#### [TO DO]
Would you quote the material below from its first line through the line containing "wear(bleached_strands, straw, Base_Color=colour)", exactly and with both ends included?

─── MATERIAL ───

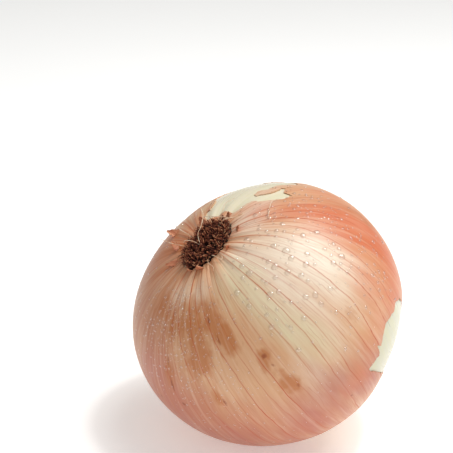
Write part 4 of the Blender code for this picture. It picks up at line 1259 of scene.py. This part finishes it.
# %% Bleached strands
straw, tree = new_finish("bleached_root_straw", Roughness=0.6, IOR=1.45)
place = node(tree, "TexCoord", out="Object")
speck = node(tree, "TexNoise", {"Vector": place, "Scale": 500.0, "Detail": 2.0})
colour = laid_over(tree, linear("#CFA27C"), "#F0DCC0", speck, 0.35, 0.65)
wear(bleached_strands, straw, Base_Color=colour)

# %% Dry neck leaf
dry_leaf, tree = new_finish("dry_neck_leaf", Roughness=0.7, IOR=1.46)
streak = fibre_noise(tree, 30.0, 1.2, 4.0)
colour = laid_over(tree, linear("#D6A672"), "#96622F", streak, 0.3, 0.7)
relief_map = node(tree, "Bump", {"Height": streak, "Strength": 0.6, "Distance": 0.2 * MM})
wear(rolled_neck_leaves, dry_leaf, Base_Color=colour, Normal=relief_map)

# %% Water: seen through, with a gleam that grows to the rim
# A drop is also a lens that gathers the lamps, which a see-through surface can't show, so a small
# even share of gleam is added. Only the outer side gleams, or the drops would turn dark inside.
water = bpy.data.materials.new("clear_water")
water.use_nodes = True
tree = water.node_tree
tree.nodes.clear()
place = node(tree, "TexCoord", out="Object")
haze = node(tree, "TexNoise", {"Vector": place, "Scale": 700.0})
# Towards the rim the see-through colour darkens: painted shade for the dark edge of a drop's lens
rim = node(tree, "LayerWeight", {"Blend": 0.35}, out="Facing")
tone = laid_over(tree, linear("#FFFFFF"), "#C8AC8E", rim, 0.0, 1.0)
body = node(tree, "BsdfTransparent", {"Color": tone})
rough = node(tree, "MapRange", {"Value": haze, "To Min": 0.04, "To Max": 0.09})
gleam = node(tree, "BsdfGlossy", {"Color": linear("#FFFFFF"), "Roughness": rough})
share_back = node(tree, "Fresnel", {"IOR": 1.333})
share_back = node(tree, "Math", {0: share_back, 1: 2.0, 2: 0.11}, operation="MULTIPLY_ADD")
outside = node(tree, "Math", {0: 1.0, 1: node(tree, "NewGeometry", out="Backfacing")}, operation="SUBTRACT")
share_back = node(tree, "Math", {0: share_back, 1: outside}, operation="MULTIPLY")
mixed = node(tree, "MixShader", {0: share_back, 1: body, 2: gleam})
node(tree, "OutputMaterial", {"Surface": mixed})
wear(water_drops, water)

───

#### [RESULT OF THE EXERCISE]
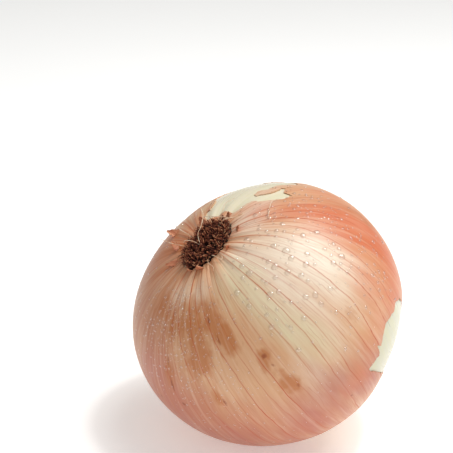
Write part 4 of the Blender code for this picture. It picks up at line 1259 of scene.py. This part finishes it.
# %% Bleached strands
straw, tree = new_finish("bleached_root_straw", Roughness=0.6, IOR=1.45)
place = node(tree, "TexCoord", out="Object")
speck = node(tree, "TexNoise", {"Vector": place, "Scale": 500.0, "Detail": 2.0})
colour = laid_over(tree, linear("#CFA27C"), "#F0DCC0", speck, 0.35, 0.65)
wear(bleached_strands, straw, Base_Color=colour)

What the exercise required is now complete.